Среди отечественных экономистов конца XIX – начала XX вв. наибольшее внимание методологии экономической науки уделял М. И.Туган-Барановский (1865–1919)[333]. Вопросы предмета, метода и категориального аппарата экономической науки он рассматривал в «Основах политической экономии». Исследуя предмет экономической науки, он пишет, что народном хозяйстве действуют силы двоякого рода:
· бессознательные, стихийные силы взаимодействия единичных хозяйств;
· сознательное, целесообразное регулирование хозяйственных процессов общественной властью.
Следовательно, народное хозяйство есть не только «стихийный комплекс единичных хозяйств», изучаемый «теоретической политической экономией», – в нем действует и регулирующая сила органов общественной власти, прежде всего, государства; на основе этого сознательного регулирования государством хозяйственных процессов возникает «наука экономической политики» [334].
Политэкономия, – констатировал Туган-Барановский, – изучает обе стороны экономического развития, но «по преимуществу стихийную закономерность свободного менового хозяйства»[335], ставя «высшей задачей науки» «открытие законов причинных или функциональных зависимостей»[336].
|
|
С.Н.Булгаков (1871–1944)[337] свое специфическое понимание предмета экономической науки изложил в 8-й главе книги «Философия хозяйства». С его точки зрения, «политическая экономия родилась под знаком меркантилизма, т.е. из вполне практических мотивов»; она «есть наука социологическая», «старшая дочь социологии», и, «как и социальная наука вообще, представляет собой единство экономической теории и экономической политики»[338]. Теория помогает ориентироваться в вопросах практического характера и дает общие рекомендации, предполагающие еще участие интуиции, творчества или хотя бы здравого смысла. Поэтому экономическая политика по природе своей есть «научное искусство».
Булгаков указывает, что, по мнению многих экономистов, «политическая экономия есть наука о народном богатстве», ее важнейшим понятием является понятие богатства. Однако данное понятие является аморфным и расплывчатым, поскольку трудно «приурочить определение богатства к какому-нибудь одному, даже и наиболее важному и наглядному признаку, хотя бы к материальным потребностям», потому что невозможно провести ясную черту, разграничивающую материальные и идеальные потребности.

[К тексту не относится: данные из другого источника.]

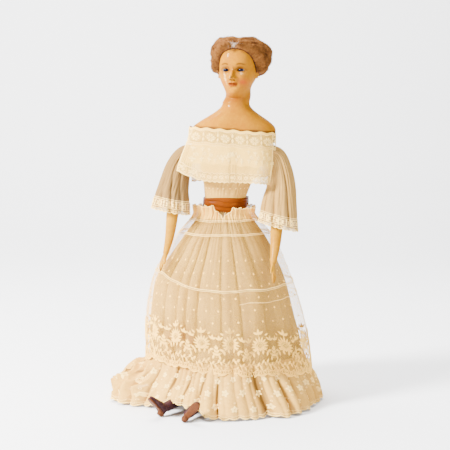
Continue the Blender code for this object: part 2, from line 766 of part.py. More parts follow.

Даже, например, еда или одежда, – эти как будто наиболее материальные потребности, все-таки связаны с идеальными, «ибо и на них отражается общий духовный или культурный уровень человека. И, наоборот, литература, искусство, наука, блага идеальные, могут служить средством для удовлетворения материальных потребностей»[339].
|
|
Подвижность общественно-экономических явлений и универсальность отражающих их категорий обусловлена, по Булгакову, тем, что «человек есть воплощенный дух и одухотворенная плоть, духовно-материальное существо, и потому в его жизни не может быть проведено точной грани между материальным и духовным, все имеет и ту, и другую сторону, стало быть, все подлежало бы с этой точки зрения ведению науки о хозяйстве».[340] Такую постановку вопроса может принять лишь философия хозяйства; однако политическая экономия, которая «специализирует свои задачи», должна учитывать эту особенность бытия.
И, наконец, с точки зрения Булгакова, экономической науке «доступна лишь статика общества, а не его динамика», хотя «“законы” политической экономии имеют дело не только со статикой, но и с динамикой явлений, не только с их существованием, но и последовательностью»[341]. Он указывает, что экономическая «динамика имеет столь же статический и аналитический характер, как и статика: в ней лишь вскрываются и осуществляются уже данные и существующие возможности, потому что здесь принципиально исключена возможность новых, т. е. не предусмотренных данной закономерностью причин. Поэтому и она исходит из представления об исчерпывающем инвентаре действительности или подразумевает предпосылку ceteris paribus (при прочих равных условиях)»[342].